This female figure, shown in a long white skirt, was found in a tomb. Does she represent a goddess, a priestess, or a mourner? Is she grieving, dancing, or manifesting her power? Why are her feet not shown, and why is her head reduced to a birdlike beak? This striking statuette, one of the most famous Predynastic works in the world, raises questions that we may never be able to answer.
Catalogue Description:
Pottery figurine of a woman. Small head, with beak-like face, on long neck, expanding to shoulders. Rather long breasts.

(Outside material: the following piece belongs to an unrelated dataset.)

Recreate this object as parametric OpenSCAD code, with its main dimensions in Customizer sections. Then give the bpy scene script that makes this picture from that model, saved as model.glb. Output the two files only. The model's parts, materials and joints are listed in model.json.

Waist gracefully curving into uplifted arms with hands turned in and pointed; thumbs detached; fingers, separated by sharp grooves on both sides, and graded in length naturalistically; wrists and elbows not indicated. Legs without feet, peg-shaped, their separation indicated by extremely shallow groove. Proportions rather natural. "Steatopygy" pronounced; torso flat. Fine brownish pottery, painted red on body, black, very thickly laid on, on hair; whitish, indicating cloth, from hips down; blackened near "feet" in front. Very fine specimen.
Condition: Lacking both thumbs, finger-tips of right hand. Right arm repaired at elbow. Lower part repaired above knees. White painting almost entirely gone. Much of "hair" lost. Seemingly some repainting on torso.